▸ Task instructions:
Extract every line that contains the word "dimensions".

* begin Information supplied *

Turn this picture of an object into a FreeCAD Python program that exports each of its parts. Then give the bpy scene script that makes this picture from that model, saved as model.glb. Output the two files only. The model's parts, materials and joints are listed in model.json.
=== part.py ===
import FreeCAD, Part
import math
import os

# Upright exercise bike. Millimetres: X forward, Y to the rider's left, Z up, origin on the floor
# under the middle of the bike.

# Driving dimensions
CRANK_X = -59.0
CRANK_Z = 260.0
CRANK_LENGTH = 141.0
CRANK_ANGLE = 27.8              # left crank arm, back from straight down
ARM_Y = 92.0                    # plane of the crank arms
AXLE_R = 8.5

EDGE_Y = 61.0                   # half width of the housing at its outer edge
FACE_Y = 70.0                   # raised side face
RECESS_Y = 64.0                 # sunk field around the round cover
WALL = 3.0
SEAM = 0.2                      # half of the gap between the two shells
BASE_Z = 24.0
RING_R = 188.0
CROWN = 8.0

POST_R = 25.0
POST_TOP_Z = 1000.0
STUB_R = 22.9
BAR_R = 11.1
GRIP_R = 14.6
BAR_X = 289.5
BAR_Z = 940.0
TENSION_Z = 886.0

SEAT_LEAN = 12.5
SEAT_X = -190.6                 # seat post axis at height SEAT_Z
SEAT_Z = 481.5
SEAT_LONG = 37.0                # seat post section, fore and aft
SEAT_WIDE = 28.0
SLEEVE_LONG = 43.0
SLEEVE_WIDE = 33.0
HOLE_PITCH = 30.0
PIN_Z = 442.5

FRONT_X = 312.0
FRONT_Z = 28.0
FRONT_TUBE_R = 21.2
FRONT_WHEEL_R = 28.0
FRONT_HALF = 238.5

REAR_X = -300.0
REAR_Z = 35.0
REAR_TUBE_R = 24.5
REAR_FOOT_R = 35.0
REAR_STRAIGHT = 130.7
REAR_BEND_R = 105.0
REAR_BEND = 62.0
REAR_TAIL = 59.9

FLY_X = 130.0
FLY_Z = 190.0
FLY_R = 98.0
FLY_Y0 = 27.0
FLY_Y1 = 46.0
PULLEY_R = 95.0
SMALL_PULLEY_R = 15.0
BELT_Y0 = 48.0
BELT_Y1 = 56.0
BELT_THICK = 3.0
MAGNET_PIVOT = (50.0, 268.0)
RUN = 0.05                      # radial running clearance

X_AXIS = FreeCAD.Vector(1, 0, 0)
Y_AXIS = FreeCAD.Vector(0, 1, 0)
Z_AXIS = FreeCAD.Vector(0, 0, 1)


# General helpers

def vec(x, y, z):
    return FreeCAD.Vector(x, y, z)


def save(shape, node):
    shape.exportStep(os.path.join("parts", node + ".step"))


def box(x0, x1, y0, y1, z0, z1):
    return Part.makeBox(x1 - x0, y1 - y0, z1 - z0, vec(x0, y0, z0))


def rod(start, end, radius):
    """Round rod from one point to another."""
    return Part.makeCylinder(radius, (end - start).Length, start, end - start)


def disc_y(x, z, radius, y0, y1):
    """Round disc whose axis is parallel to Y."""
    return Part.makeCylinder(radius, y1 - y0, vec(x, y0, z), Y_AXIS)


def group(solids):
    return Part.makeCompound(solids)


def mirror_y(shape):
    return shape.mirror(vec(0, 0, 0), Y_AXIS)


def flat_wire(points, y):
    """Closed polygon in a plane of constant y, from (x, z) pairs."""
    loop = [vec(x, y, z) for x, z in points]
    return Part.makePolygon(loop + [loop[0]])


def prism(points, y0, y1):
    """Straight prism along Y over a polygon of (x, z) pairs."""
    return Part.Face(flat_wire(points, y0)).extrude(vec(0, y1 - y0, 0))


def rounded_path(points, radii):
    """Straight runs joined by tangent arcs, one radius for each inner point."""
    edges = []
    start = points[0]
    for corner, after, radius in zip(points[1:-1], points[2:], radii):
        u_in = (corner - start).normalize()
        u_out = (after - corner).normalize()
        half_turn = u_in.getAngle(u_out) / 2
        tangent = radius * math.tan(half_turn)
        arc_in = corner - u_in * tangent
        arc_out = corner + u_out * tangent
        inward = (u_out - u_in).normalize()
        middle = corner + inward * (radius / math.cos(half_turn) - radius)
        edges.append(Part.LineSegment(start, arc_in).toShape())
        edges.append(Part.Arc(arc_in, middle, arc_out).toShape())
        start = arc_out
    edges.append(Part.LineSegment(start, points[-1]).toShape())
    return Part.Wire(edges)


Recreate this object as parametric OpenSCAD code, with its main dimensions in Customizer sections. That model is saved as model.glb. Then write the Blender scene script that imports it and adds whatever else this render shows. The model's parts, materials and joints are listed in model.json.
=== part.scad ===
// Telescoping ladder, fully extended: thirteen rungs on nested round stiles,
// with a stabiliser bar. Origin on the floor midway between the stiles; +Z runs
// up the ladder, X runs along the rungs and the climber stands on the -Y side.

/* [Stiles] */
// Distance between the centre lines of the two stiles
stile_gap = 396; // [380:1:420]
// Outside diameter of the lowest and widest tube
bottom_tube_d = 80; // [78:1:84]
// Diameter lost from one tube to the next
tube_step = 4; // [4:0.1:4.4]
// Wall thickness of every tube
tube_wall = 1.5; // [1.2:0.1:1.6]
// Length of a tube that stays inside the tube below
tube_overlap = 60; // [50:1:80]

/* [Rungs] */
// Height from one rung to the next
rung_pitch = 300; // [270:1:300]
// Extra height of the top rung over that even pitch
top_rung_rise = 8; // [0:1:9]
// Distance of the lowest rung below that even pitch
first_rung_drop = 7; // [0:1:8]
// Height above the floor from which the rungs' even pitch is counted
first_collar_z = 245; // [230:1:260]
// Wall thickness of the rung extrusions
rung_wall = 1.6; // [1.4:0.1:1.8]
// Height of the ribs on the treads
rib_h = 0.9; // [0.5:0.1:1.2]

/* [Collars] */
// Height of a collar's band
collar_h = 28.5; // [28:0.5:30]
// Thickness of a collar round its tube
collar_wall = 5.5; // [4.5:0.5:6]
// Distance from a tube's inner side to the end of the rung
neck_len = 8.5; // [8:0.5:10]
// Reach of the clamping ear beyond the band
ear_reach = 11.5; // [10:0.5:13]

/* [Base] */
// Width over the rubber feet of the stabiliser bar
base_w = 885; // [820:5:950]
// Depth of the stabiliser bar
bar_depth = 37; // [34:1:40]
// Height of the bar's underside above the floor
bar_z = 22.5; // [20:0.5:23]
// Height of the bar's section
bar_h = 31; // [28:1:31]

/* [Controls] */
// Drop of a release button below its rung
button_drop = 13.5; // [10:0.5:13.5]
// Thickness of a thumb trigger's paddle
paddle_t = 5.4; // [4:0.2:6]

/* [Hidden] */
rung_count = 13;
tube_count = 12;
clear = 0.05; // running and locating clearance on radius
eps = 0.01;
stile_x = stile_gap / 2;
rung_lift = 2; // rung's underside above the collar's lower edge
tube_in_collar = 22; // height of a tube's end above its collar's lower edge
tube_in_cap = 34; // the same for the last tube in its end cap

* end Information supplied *

▸ The reply:
# Driving dimensions
Recreate this object as parametric OpenSCAD code, with its main dimensions in Customizer sections. That model is saved as model.glb. Then write the Blender scene script that imports it and adds whatever else this render shows. The model's parts, materials and joints are listed in model.json.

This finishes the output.